After a few minutes, we came to the black leopard exhibit. We all stood there sullenly as the leopard pawed at a hunk of raw meat hanging in the tree. She stretched her paw upward and tried to pull the meat down, but it was wedged between the branches. When batting at the meat for several minutes didn’t work, the leopard jumped up in the tree. She walked out on the limb gingerly, testing to see if it would hold her. As the branch bowed, she took one more careful step—just far enough to allow her to reach the meat with her teeth. She grabbed it in one smooth chomp, jumped down from the tree, and ran away like a kid who has gotten away with something.

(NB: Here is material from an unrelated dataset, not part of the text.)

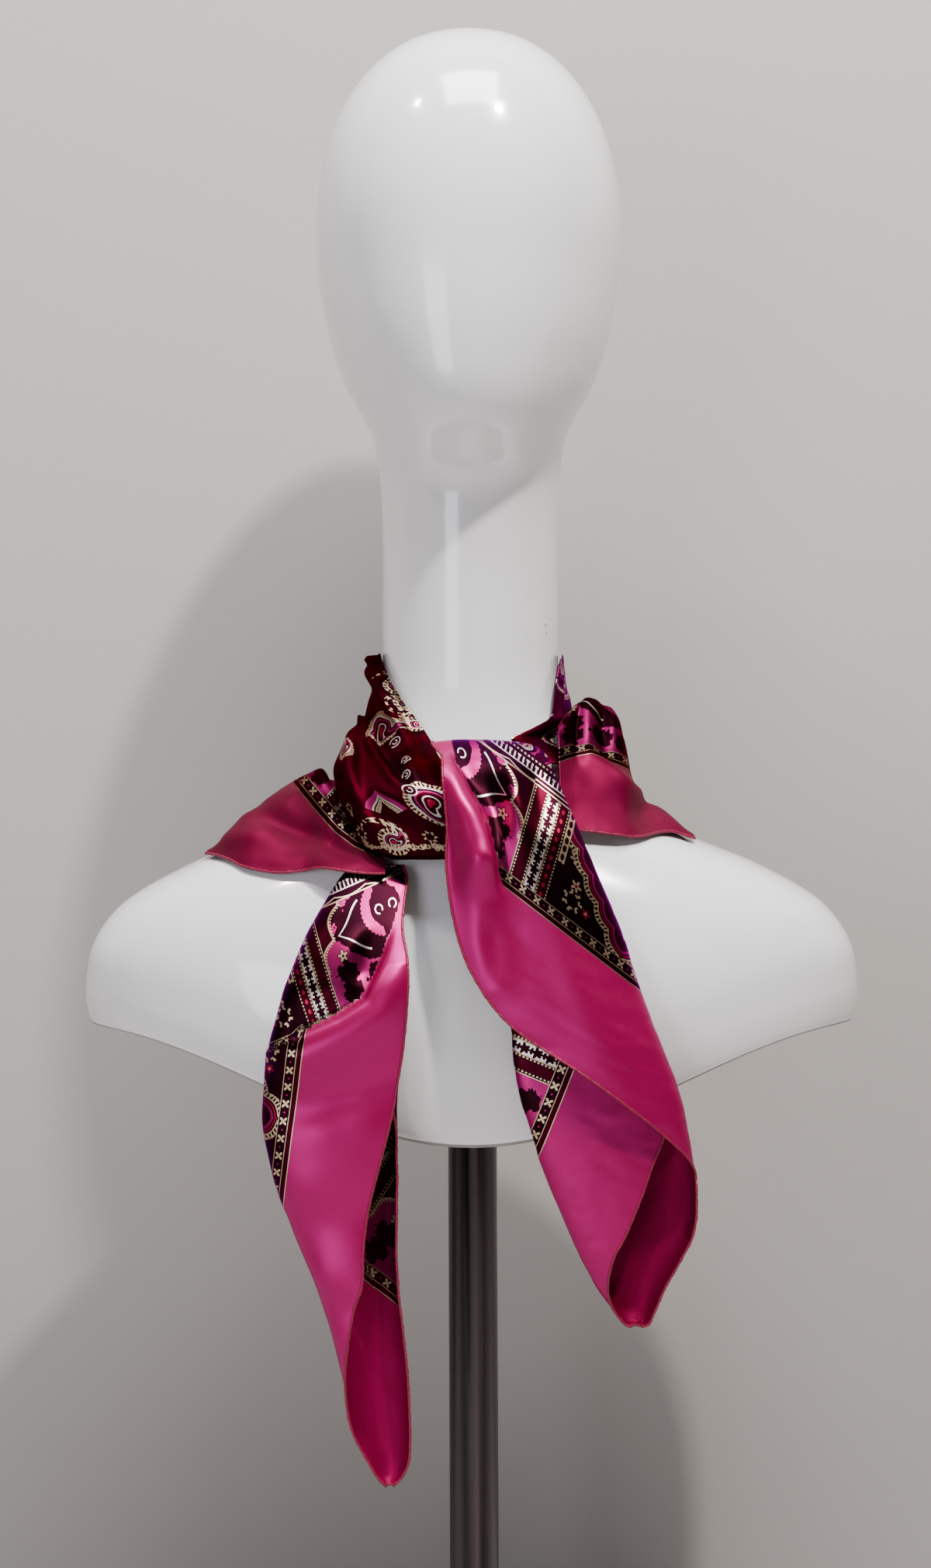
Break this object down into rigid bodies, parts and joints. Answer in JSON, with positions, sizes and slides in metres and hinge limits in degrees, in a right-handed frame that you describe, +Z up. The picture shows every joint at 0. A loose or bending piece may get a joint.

The crowd laughed and cheered, and so did we.
As we walked away, the victorious leopard was all my kids could talk about, and my husband and I joined in. They told the story, and then we retold the story, and then they told the story again. When I flash back to the moment now, I see two things: First, we were all working so hard to make order out of disorder, and second, that effort mattered greatly, because it guided us from our clump of weeds into a patch of newly mulched marigolds.

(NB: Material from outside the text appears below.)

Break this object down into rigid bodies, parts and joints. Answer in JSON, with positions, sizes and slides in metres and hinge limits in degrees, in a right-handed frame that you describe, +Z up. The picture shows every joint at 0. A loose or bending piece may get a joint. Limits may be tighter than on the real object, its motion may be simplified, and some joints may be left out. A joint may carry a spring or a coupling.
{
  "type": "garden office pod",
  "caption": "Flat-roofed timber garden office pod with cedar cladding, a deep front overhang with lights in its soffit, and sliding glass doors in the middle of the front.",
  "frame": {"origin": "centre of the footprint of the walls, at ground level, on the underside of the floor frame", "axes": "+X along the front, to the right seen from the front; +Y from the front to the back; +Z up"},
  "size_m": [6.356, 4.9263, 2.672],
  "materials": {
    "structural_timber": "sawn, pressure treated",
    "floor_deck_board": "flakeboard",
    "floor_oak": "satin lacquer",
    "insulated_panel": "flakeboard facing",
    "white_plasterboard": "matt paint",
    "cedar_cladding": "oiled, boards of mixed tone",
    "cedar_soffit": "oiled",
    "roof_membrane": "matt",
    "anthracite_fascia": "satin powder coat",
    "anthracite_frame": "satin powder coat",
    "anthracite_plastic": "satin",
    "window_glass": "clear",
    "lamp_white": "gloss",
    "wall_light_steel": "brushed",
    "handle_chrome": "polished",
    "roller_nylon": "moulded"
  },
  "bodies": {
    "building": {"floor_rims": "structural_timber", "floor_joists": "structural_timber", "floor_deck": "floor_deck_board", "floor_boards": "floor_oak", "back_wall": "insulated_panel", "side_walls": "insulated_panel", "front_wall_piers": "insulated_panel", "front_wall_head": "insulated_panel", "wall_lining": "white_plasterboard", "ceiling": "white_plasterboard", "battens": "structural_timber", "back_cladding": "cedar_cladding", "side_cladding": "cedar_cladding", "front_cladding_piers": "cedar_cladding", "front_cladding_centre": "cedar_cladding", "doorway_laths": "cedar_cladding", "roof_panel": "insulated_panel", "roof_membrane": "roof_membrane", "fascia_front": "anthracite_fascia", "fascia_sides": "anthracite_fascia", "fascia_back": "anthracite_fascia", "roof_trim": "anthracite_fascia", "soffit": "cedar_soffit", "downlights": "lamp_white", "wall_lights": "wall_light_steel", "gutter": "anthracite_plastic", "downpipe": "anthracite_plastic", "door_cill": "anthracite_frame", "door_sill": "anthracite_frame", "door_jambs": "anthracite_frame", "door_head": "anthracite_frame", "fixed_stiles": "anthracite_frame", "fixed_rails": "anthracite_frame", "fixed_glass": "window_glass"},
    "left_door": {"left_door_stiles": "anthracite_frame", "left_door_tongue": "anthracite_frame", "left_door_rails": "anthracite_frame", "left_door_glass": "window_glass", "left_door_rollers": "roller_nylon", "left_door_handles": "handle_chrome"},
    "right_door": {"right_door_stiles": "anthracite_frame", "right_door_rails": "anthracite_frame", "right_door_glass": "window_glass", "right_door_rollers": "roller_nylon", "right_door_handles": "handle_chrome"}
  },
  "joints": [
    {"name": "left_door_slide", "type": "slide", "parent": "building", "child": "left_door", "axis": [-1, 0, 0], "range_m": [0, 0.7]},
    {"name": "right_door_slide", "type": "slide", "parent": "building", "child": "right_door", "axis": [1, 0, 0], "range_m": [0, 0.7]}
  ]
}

It’s effort to change a diaper instead of letting baby poop take over. It’s effort to stay married. It’s effort to tell a leopard story 20 times. It’s effort to make my argument about why Thomas Hardy had it wrong, and even more effort to listen to someone else make the opposite argument. It’s all so much work, but that work is what allows us to combine molecules in ways they would never combine themselves naturally. Letting my garden go in September is actually not so hard, because I know the pleasure I get from picking it back up again in April. The effort helps me make meaning of summer.
Entropy is merely a law. It isn’t about us. Not really. Not in the same way the effort to protect and nurture our lives is. That effort is uniquely ours, and no law of physics can claim it.
On with you, creeping Charlie. Rose of Sharon, have at it. I’ll be making ice and telling leopard stories.